__GIVEN EXERCISE__:
Identify all lines of the data containing the string "empty" and copy them.

────────────────

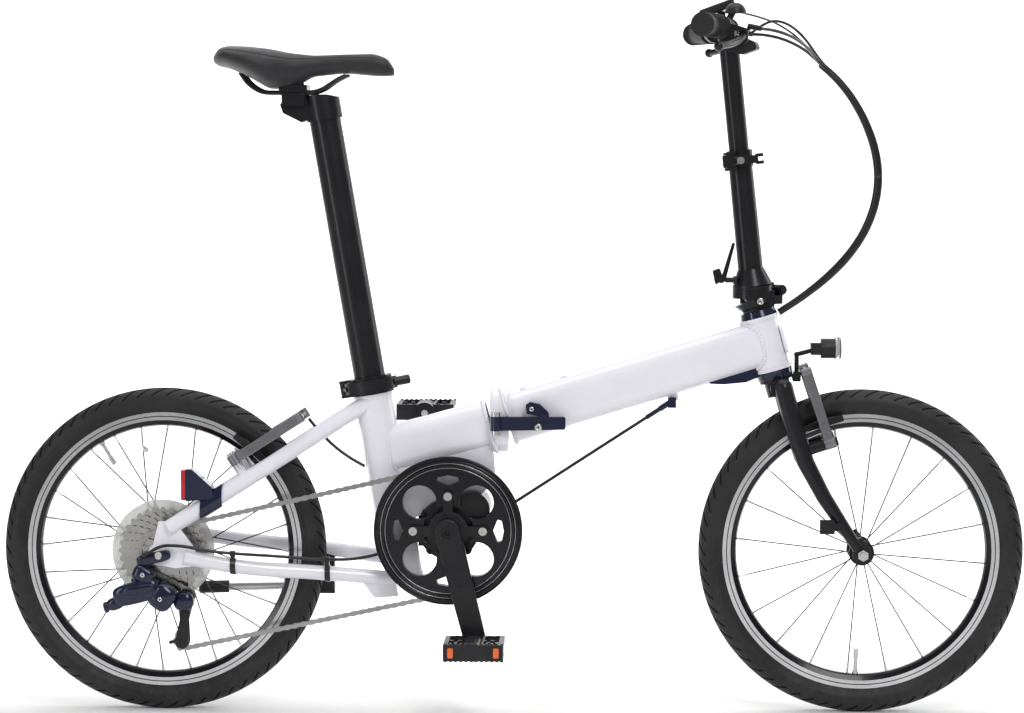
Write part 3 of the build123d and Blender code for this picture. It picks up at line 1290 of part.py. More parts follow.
def handlepost():
    """Outer tube of the handlepost on its flared foot, which folds on the diagonal pin."""
    outer = post_diameter / 2
    inner = inner_post_diameter / 2
    foot = rod((359.5, 0, 634.1), (359.5, 0, 642), 30.0)
    foot += taper((359.5, 0, 641.5), post_point(30), 30.0, outer + 1.0)
    tube = taper(post_point(10), post_point(post_length), outer, inner + 2.6)
    collar = rod(post_point(post_length - 22), post_point(post_length + 3), inner + 4.5)
    eye = rod(fold_point(-8.5), fold_point(8.5), fold_eye_radius)
    web = Plane(origin=(*fold_point(0)[:2], 640), x_dir=(1, -1, 0), z_dir=(0, 0, 1)) * Box(16.0, 34.0, 11.0)
    body = foot + tube + collar + eye + Pos(-13, -13, 0) * web
    for low, high in ((-25.0, -8.6), (8.6, 25.0)):
        body -= rod(fold_point(low), fold_point(high), fold_eye_radius + face_gap)
    body -= rod(fold_point(-40), fold_point(40), fold_pin_radius + running_gap)
    ear = slab((-9, 9), (-30, -14), (-9, 9))
    for low, high in ((-13.5, -9.3), (10.3, 13.5)):
        ear += slab((-25, -6), (-38, -14), (low, high))
    ear += rod((*collar_pivot, -13.5), (*collar_pivot, 13.5), 2.5)
    body += Pos(*post_point(post_length - 12)) * Rot(0, -post_lean, 0) * ear
    body -= rod(post_point(26), post_point(post_length + 5), inner + running_gap)
    stub = rod((330, -16, 650), (318, -16, 650), 4.0)
    body += stub + rod((336, -16, 650), (330, -16, 650), 6.0)
    save("handlepost", body)


def post_latch():
    """Hand lever along the rear of the handlepost foot, and the collar lever above."""
    x = 313.0
    wing = disc(x - 1.0, 652, 6.5, (-24, -8)) + rounded_plate(
        [(x - 9, 641), (x - 14, 664), (x - 3, 668), (x + 2, 654)], (-22, -10), 2.5)
    strip = rounded_plate([(x, 656), (x + 15.5, 706), (x + 20, 705), (x + 5, 646)], (-20, -12), 2.0)
    latch = wing + strip
    body_zone = taper((359.2, 0, 642), post_point(30), 31.0, post_diameter / 2 + 2) + rod(
        post_point(20), post_point(120), post_diameter / 2 + 0.6) + rod((359.5, 0, 630), (359.2, 0, 642.4), 31.0)
    latch -= body_zone
    latch -= rod((360, -16, 650), (300, -16, 650), 4.0 + running_gap)
    save("post_latch", max(latch.solids(), key=lambda solid: solid.volume))
    level = post_point(post_length - 12)
    frame = Pos(*level) * Rot(0, -post_lean, 0)
    block = rounded_plate([(-27, -9), (-27, 10), (-10, 10), (-10, -9)], (-37, -30.4), 2.5)
    strap = slab((-12, 26), (-34, -30.4), (-6, 6)) + slab((22, 34), (-34, -30.4), (3, 8)) + slab(
        (22, 34), (-34, -30.4), (-8, -3))
    lever = block + strap - rod((0, -60, 0), (0, 0, 0), 3.0 + running_gap)
    lever -= rod((*collar_pivot, -20), (*collar_pivot, 20), 2.5 + running_gap)
    stud = rod((0, -36, 0), (0, -30.6, 0), 3.0) + rod((0, -36.5, 0), (0, -34.2, 0), 5.5)
    save("collar_lever", frame * lever, frame * stud)


def inner_post():
    """Inner tube of the handlepost with the clamp that holds the handlebar."""
    inner = inner_post_diameter / 2
    top = bar_height - bar_diameter / 2 - 2
    tube = pipe(post_point(128), post_point(top), inner, inner - 2.2)
    centre = post_point(bar_height)
    hold = rod((centre[0], -19, centre[2]), (centre[0], 19, centre[2]), 17.0) + rod(post_point(top - 8), centre, inner)
    hold -= rod(post_point(top - 9), post_point(top - 8), inner - 2.3)
    hold -= rod((centre[0], -30, centre[2]), (centre[0], 30, centre[2]), 12.7 + running_gap)
    save("inner_post", tube + hold)


def bar_point(side, share):
    """Point on the swept handlebar, a share of the way from its clamp to one end."""
    centre = post_point(bar_height)
    straight = 70.0
    reach = bar_width / 2
    if share * reach <= straight:
        return (centre[0], side * share * reach, centre[2])
    run = (share * reach - straight) / (reach - straight)
    return (centre[0] - bar_sweep * run, side * share * reach, centre[2])


def handlebar():
    """Handlebar with its thick middle and swept ends, and the two grips."""
    ends = []
    for side in (-1, 1):
        tube = rod(bar_point(side, 0), bar_point(side, 0.25), bar_diameter / 2)
        tube += Pos(*bar_point(side, 0.25)) * Sphere(bar_diameter / 2)
        tube += rod(bar_point(side, 0.25), bar_point(side, 0.99), bar_diameter / 2)
        ends.append(tube)
    bar = ends[0] + ends[1] + rod(bar_point(-1, 0.10), bar_point(1, 0.10), 12.7)
    bar += taper(bar_point(-1, 0.10), bar_point(-1, 0.15), 12.7, bar_diameter / 2)
    bar += taper(bar_point(1, 0.10), bar_point(1, 0.15), 12.7, bar_diameter / 2)
    save("handlebar", bar)
    grips = []
    for side in (-1, 1):
        inside = 1 - grip_length / (bar_width / 2)
        grip = rod(bar_point(side, inside), bar_point(side, 1.0), grip_diameter / 2)
        grip += rod(bar_point(side, inside), bar_point(side, inside + 0.012), grip_diameter / 2 + 1.5)
        grip -= rod(bar_point(side, inside - 0.02), bar_point(side, 0.9905), bar_diameter / 2 + running_gap)
        grips.append(grip)
    save("grips", *grips)


def on_bar(side, share, shape):
    """Place a shape modelled about the origin at a point of the handlebar."""
    return Pos(*bar_point(side, share)) * shape


lever_pivot = (34.0, -6.0)  # forward of the bar, and the top of the lever's eye below its axis


def controls():
    """Brake lever brackets, shifter, display and bell, all clamped on the bar."""
    def hug(width, outer):
        return rod((0, -width / 2, 0), (0, width / 2, 0), outer)
    bore = rod((0, -60, 0), (0, 60, 0), bar_diameter / 2 + 0.3)
    brackets = []
    for side in (-1, 1):
        body = hug(15, 16.5) + rounded_plate([(6, -12), (6, 8), (44, -4), (44, -17), (26, -18)], (-9, 9), 3.0)
        body -= slab((22, 50), (-20, 20), (-30, -5.7))
        body += rod((lever_pivot[0], 0, -24), (lever_pivot[0], 0, -4), 2.5)
        body += rod((lever_pivot[0], 0, -24), (lever_pivot[0], 0, -21.3), 4.5)
        body += rod((40, 0, 1), (60, 0, -3), 4.0)
        body &= slab((-60, 80), (-40, 40), (-40, 40))
        tilt = Rot(0, 0, side * 11.8)
        brackets.append(on_bar(side, 0.50, tilt * (body - bore)))
    shifter = hug(12, 15.5) + rounded_plate([(2, -34), (-4, -14), (14, -8), (48, -22), (52, -32), (30, -40)],
                                            (-16, 14), 4.0)
    shifter -= bore
    shifter = Rot(0, 0, -11.8) * shifter
    shifter = on_bar(-1, 0.40, shifter)
    display = hug(11, 15.5) + slab((-13, -1), (-5.5, 5.5), (8, 29))
    case = Pos(-14, 0, 33) * Rot(0, -20, 0) * fillet(Box(54, 62, 12).edges(), 3.0)
    display = on_bar(1, 0.20, (display + case) - bore)
    bell = hug(9, 15.0) + rod((0, 0, 12), (6, 0, 24), 5.0)
    dome = Pos(10, 0, 22) * (Sphere(16.0) & Pos(0, 0, 10) * Box(40, 40, 20))
    save("bar_controls", *brackets, shifter, display, on_bar(-1, 0.21, (bell + dome) - bore))


def brake_lever(name, side):
    """Brake lever blade that swings towards the grip."""
    px, top = lever_pivot
    eye = rod((px, 0, -21), (px, 0, top), 7.0)
    run = [(px, side * 6, -14), (px - 1, side * 34, -21), (px - 9, side * 64, -27), (px - 20, side * 92, -30)]
    lever = eye + swept_tube(bent_path(run), 5.0) + Pos(*run[-1]) * Sphere(7.0)
    lever -= rod((px, 0, -30), (px, 0, 0), 2.5 + running_gap)
    save(name, on_bar(side, 0.50, Rot(0, 0, side * 11.8) * lever))


def post_cables():
    """Housings from the controls, and the sleeve that carries them down to the frame."""
    hoses = []
    for side in (-1, 1):
        route = [(376, side * 134, 1017), (398, side * 114, 1013), (418, side * 86, 1006),
                 (437, side * 54, 996), (449, side * 26, 987)]
        hoses.append(cord("brake_hose", route, 2.5))
    save("upper_cables", *hoses)
    sleeve = cord("cable_sleeve", [(462, 0, 968), (482, 0, 950), (505, 0, 922), (525, 0, 887), (540, 0, 846),
                                   (546, 0, 804), (541, 0, 762), (527, 0, 722), (503, 0, 686), (474, 0, 657),
                                   (447, 0, 640), (424, 0, 627)], 6.5)
    save("cable_sleeve", sleeve)


# ---------------------------------------------------------------- build every node

front_wheel()
rear_wheel()
chain()
cassette()
jockey("upper_jockey_wheel", upper_jockey)
jockey("lower_jockey_wheel", lower_jockey)
chainring_set()
cranks()
pedal("right_pedal", -1, right_pedal_at)
pedal("left_pedal", 1, left_pedal_at)
seat_tube_solid = rear_frame()
rear_stays(seat_tube_solid)
motor()
rear_axle()
seat_clamp()
seat_post()
post_head()
saddle()
derailleur()
rear_reflector()
rear_cables()
front_frame()
headset()
support_cable()
frame_latch()
fork()
for place, pivot_at, top_at, centre_at in (("rear", rear_brake_pivot, rear_brake_top, rear_axle_x),
                                           ("front", front_brake_pivot, front_brake_top, front_axle_x)):
    for hand, sign in (("right", -1), ("left", 1)):
        brake_arm(f"{place}_brake_arm_{hand}", pivot_at, top_at, centre_at, sign)
headlight()
post_base()
handlepost()
post_latch()
inner_post()
handlebar()
controls()
brake_lever("brake_lever_right", -1)
brake_lever("brake_lever_left", 1)
post_cables()
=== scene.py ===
"""Looks of an electric folding bicycle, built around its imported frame. Metres, +X forward, +Z up."""
import json
import math

import bpy
import numpy as np
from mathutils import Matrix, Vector
from mathutils.bvhtree import BVHTree


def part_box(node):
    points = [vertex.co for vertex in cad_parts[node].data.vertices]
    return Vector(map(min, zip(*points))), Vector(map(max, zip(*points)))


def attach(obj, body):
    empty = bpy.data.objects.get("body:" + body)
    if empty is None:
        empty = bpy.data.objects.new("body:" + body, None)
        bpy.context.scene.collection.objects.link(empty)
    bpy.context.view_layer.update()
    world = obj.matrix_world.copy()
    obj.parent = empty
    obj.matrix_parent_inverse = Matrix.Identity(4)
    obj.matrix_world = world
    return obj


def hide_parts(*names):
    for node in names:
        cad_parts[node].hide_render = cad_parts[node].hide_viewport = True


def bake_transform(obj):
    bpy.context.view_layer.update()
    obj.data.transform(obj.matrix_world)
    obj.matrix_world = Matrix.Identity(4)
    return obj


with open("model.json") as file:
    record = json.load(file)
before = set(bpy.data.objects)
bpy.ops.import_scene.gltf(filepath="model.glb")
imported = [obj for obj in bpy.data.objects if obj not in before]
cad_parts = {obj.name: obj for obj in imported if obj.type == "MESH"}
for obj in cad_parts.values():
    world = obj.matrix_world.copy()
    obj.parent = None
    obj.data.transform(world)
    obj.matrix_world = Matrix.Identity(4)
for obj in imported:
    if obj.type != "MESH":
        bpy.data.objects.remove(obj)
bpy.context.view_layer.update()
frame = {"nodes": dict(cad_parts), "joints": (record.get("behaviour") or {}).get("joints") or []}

# ---------------------------------------------------------------- places read from the frame

joints = {joint["name"]: joint for joint in frame["joints"]}


def pivot(name):
    """Point that a joint turns about."""
    return np.array(joints[name]["pos_m"])


def middle(node):
    """Centre of a node's box."""
    low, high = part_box(node)
    return np.array((low + high) / 2)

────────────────

__OUTPUT__:
    empty = bpy.data.objects.get("body:" + body)
    if empty is None:
        empty = bpy.data.objects.new("body:" + body, None)
        bpy.context.scene.collection.objects.link(empty)
    obj.parent = empty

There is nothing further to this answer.